One of those partnerships Moe-Hoffman mentioned was displayed down the hallway of the first floor of Hilbun Hall. There was a table display for NASA with model rockets and a meteorite that kids could hold. Louis Wasson, a volunteer for NASA and a part of their solar system ambassador program, spoke about the program and what they do for the community.

“We are an enthusiastic group of people – nerds, basically space nerds – that go out and tell our local communities about the exciting missions that NASA is doing,” Wasson said. “We have the Artemis program, which this year is going to send four astronauts back to the moon. Anything that promotes STEM education is what we are trying to do.”

The College of Veterinary Medicine also offered a display of parasites pulled from various animals that could be viewed in jars.

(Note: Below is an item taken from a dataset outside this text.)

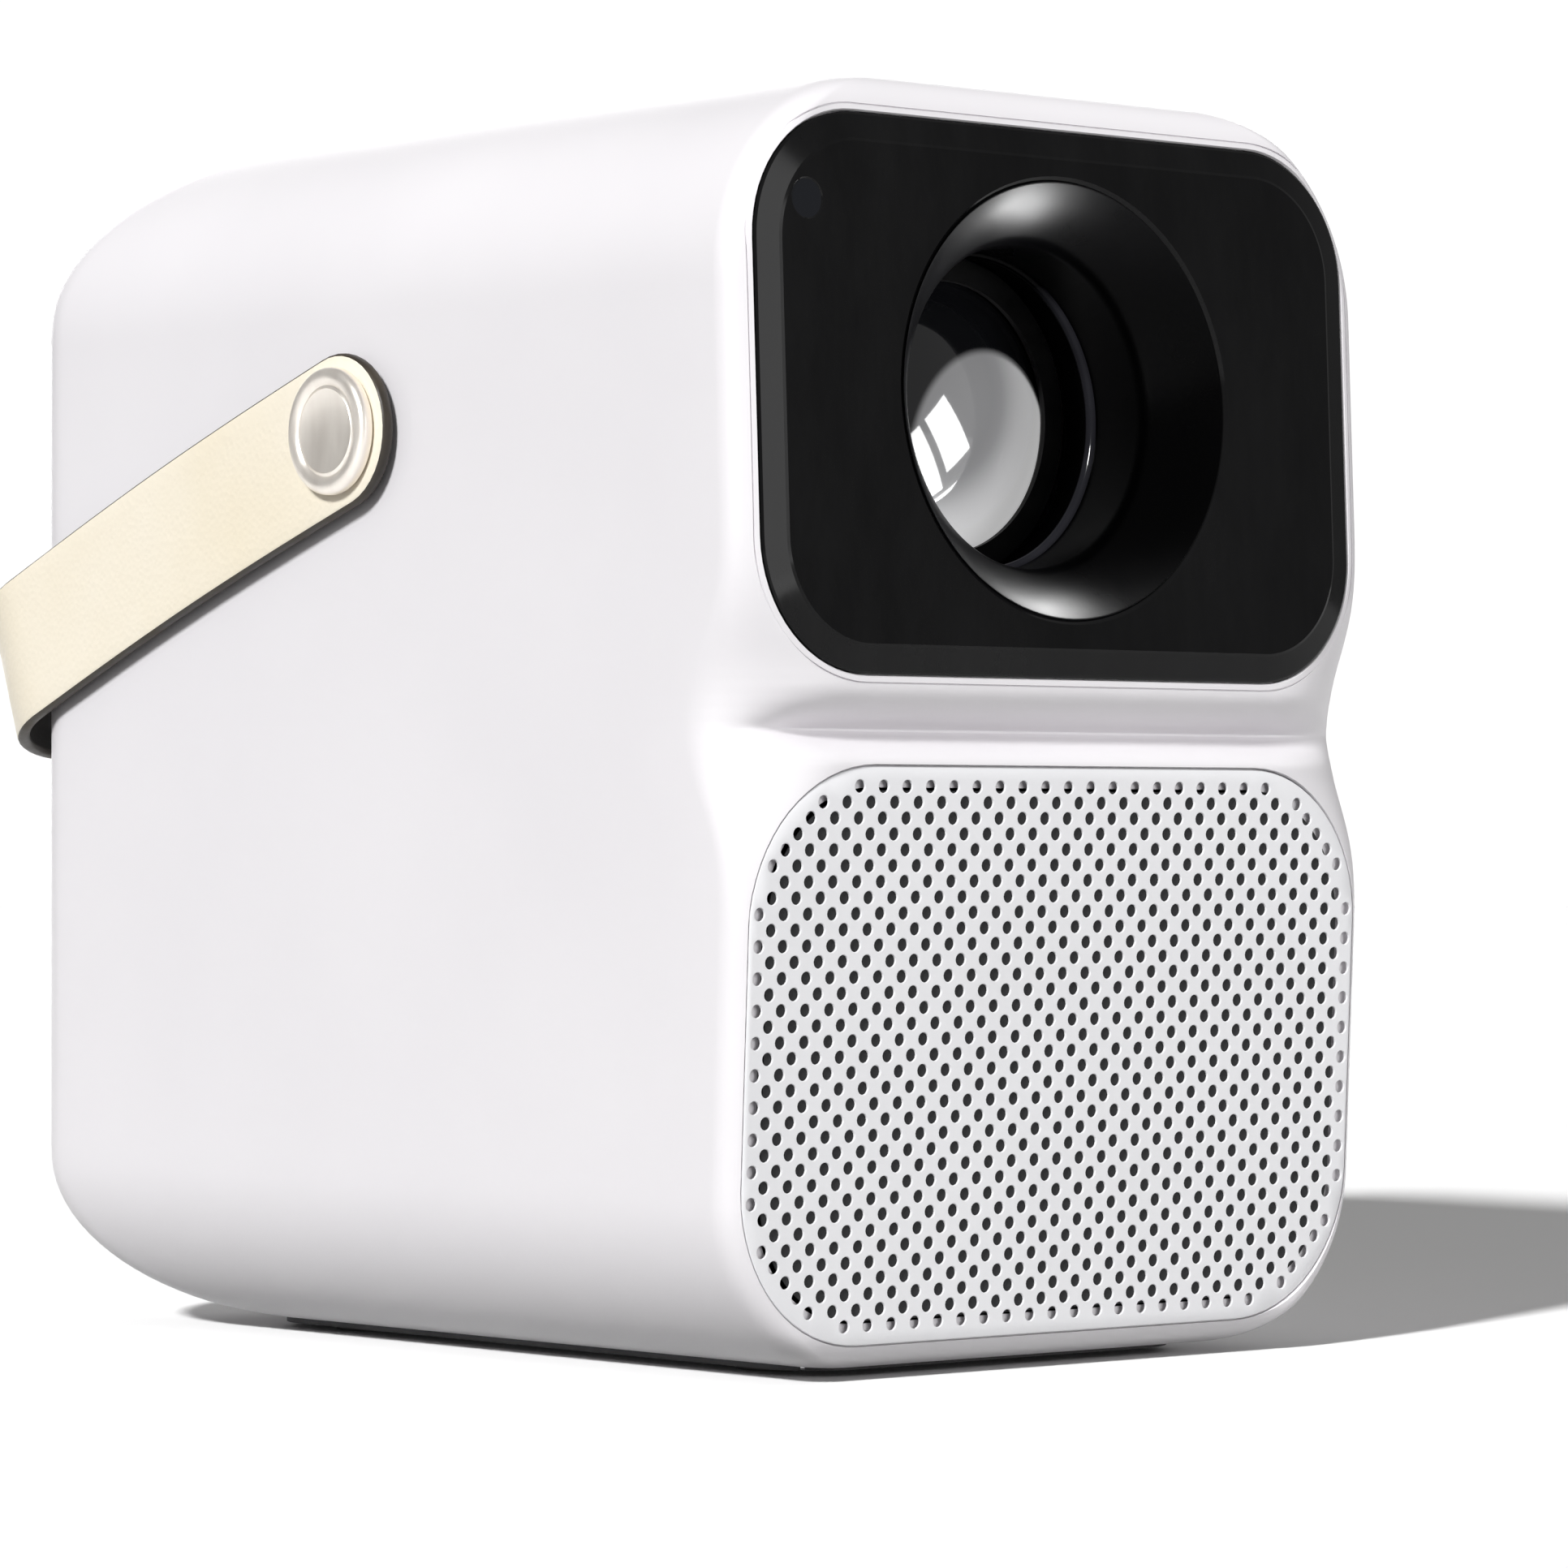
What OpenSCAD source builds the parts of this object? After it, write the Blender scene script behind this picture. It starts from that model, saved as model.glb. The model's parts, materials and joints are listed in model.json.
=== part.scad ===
// Upright home projector: white casing with a figure-eight front, a round lens funnel in a black window
// above a perforated speaker grille, and a leather strap that swings on two side buttons.
// +Z is up, the lens looks along -Y, and +X is on the right of someone who faces the lens.

/* [Casing] */
// Width of the casing, side to side
body_w = 145; // [144:1:147]
// Height from the table to the top
body_h = 215; // [214:1:217]
// Depth of the casing, front to back
body_d = 205; // [204:1:208]
// Wall thickness of the casing
wall = 2.6; // [2.4:0.1:2.8]
// Radius of the casing's upper corners, seen from the front
top_r = 35; // [33:1:36]
// Radius of the casing's lower corners, seen from the front
bottom_r = 29; // [28:1:30]
// Corner radius of the casing's back, seen from the side
rear_r = 30; // [28:1:30]
// Angle by which the window leans back
window_lean = 2.3; // [1.5:0.1:2.5]
// Angle by which the grille leans back
grille_lean = 2.6; // [2:0.1:3]
// Depth of the soft groove between the two front blocks
waist_depth = 9.5; // [8:0.5:10]

/* [Window and lens] */
// Width of the black window
window_w = 135; // [134:1:136]
// Height of the black window
window_h = 92; // [90:1:92]
// Radius of the funnel's mouth
mouth_r = 37; // [36.5:0.1:37.4]
// Outer radius of the lens barrel
barrel_r = 27.5; // [27:0.1:27.8]
// Travel of the lens when it focuses
focus_travel = 4; // [2:0.5:4]

/* [Speaker] */
// Width of the grille
grille_w = 139; // [138:1:140]
// Height of the grille
grille_h = 95; // [94:1:95]
// Distance between neighbouring rows of holes
hole_pitch = 2.6; // [2.5:0.05:2.6]
// Radius of a grille hole
hole_r = 0.9; // [0.8:0.05:1]

/* [Strap] */
// Width of the leather strap
strap_w = 27; // [25:0.5:28]
// Thickness of the leather strap
strap_t = 2.4; // [2:0.1:2.6]
// Distance from the strap's pivot to its back
strap_reach = 126; // [125:1:130]
// Angle below the horizontal at which the strap hangs
strap_droop = 20; // [19:1:22]

/* [Hidden] */
$fn = 64;
eps = 0.01;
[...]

One table displayed parasites that are found in snakes, with one parasite that lives in the lungs of a boa constrictor. Another table for the display presented jars of parasites that are found in marine mammals, as well as the skull of a sea lion with stained teeth.

The second floor of Hilbun Hall held a display with visual illusions. It consisted of various hands-on activities for families, including a camera that made one person look larger than the others in a picture. Another table featured a screen that would position celebrity pictures side-by-side. The normal features of the celebrities’ faces turned grotesque when the viewer’s vision focused on the middle of the screen between the pictures.

On the third floor, the student members of the American Chemical Society did demonstrations with liquid nitrogen as well. Two student volunteers, Hannah Hawkins, a sophomore biochemistry major, and Zori Jackson, a senior chemistry major, spoke about their science demonstration.

“We put balloons in liquid nitrogen, and they would shrink. And when we took them out, they would re-expand,” Hawkins said. “We also did something with tennis balls to show the effects of nitrogen.”

“The kids ate it up,” Jackson added. “We had self-inflating balloons. It’s a citric acid and baking soda packet, and when you pop it, it releases carbon dioxide gas, which is what you exhale. So, if you keep hitting it, it speeds up the reaction.”

In addition to Hawkins and Jackson’s demonstrations, a chemistry demonstration — also on the third floor — used colored dyes to demonstrate the separation of mixtures, proving that the color of a piece of candy is made up of many separate colors.

The Science Night at the Museum offered families an opportunity to engage in activities that were entertaining. Children and community members had the opportunity to learn about science in a fun, unique environment.